I want you to think about being in an area where having only 80% of current promises are covered are broadcast as being “good” (note: they’re not …. seriously, the actuaries aren’t kidding about this). Insurers are considered insolvent well before they get down to only 80% of the promises covered. That tells you about the state of things among public pensions in the U.S.

And even to get to that level of “good”, so many games are played.

One item is that the value of the liabilities, in current actuarial practice, are based on discount rates that the clients themselves pick. The higher the discount rate chosen, the smaller the liabilities look. Thing is, this discount rate is supposedly tied to the expected return on assets and there are limits to plausibility if one invested to back pension promises the way insurers have to invest to back annuity promises.

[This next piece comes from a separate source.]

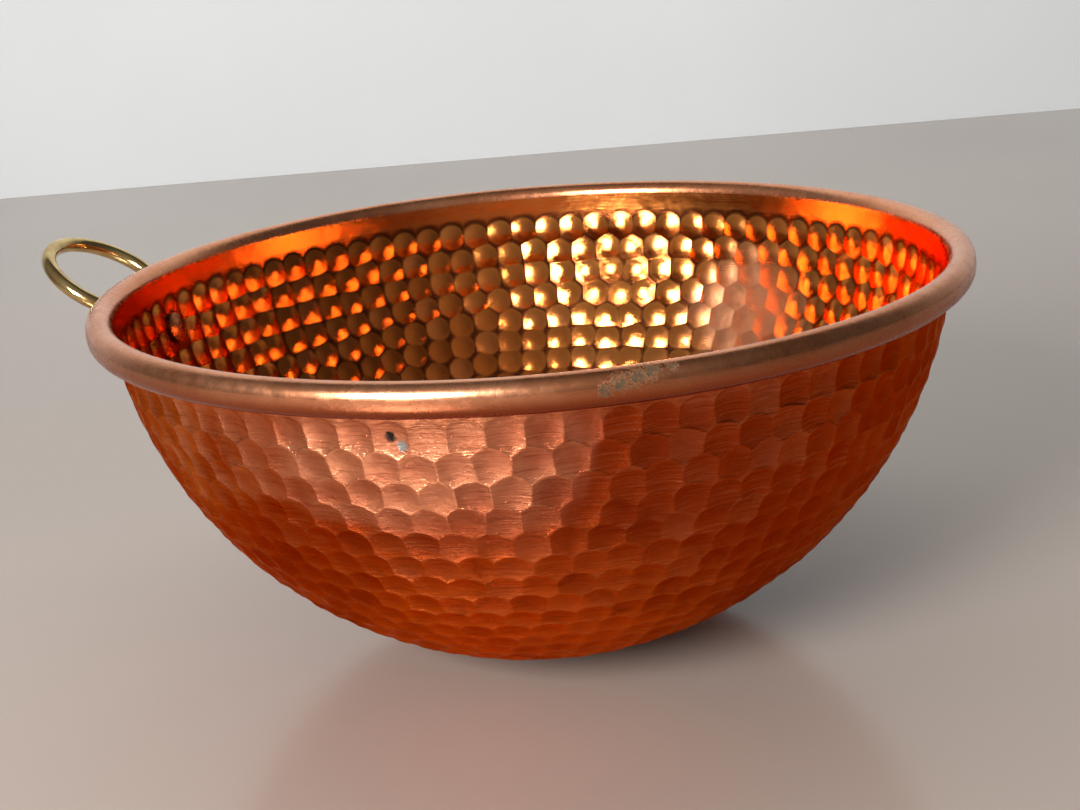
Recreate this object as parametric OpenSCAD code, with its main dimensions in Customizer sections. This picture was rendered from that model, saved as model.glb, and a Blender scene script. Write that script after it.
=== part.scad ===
// Hammered copper beating bowl with a rolled, wired rim and one cast brass ring handle.
// The bowl's axis is Z. The small flat that it rests on lies at z = 0, and the handle points to -X.

/* [Bowl] */
// Diameter over the rolled rim
overall_d = 260; // [250:2:272]
// Height from the resting flat to the top of the rim
overall_h = 118; // [112:1:122]
// Thickness of the copper sheet
sheet_t = 1.2; // [0.8:0.1:1.4]
// Diameter of the small flat hammered under the bowl
foot_flat_d = 26; // [16:1:40]

/* [Rolled rim] */
// Width of the rolled rim, measured across the roll
roll_w = 7.4; // [6.8:0.1:8]
// Height of the rolled rim
roll_h = 9; // [8.4:0.1:10]
// Clearance round the wire inside the roll
wire_gap = 0.05; // [0.02:0.01:0.1]
// Gap left where the edge of the sheet comes back to the wall
lip_gap = 0.4; // [0.3:0.1:0.8]

/* [Ring handle] */
// Inside diameter of the brass ring
ring_bore = 34.4; // [30:0.2:38]
// Thickness of the ring's rod
rod_d = 4.7; // [4:0.1:5]
// Angle at which the ring rises outwards
ring_rise = 33.5; // [28:0.5:36]
// Depth of the rod's middle below the middle of the rolled rim, where the ring meets the palm
ring_drop = 10; // [9.6:0.1:10.6]
// How far the rod's middle stands off the wall at that point
ring_standoff = 2.6; // [2.5:0.1:3.2]

/* [Palm of the handle] */
// Width of the palm, which lies against the wall
palm_w = 16; // [14:0.5:18]
// Thickness of the palm
palm_t = 2.6; // [2.2:0.1:3]
// Thickness of the root that joins the ring to the palm
root_d = 8; // [7:0.5:9]

/* [Rivet] */
// Depth of the rivet below the middle of the rolled rim
rivet_drop = 16; // [15.5:0.5:18]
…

If the pension plans invested in U.S. Treasuries, they would be able to do no better than the rates on Treasuries over the period for the particular bonds… you may have heard that the interest rates are fairly low right now.

If the pension plans invested in liquid equities, one might be able to claim about 7% long-term returns or so… so to boost it even above that, one needs harder-to-measure, higher-risk, and potentially higher-return assets.

And thus the push for “alternative assets” in public pension funds.

Over the next several days, I will be looking at the use of “alternative assets” and the various pitfalls as the pension plans chase the waterfalls of elevated returns. As with the Dallas pensions, some of these dangers are already being realized…. but there are many more that have yet to implode.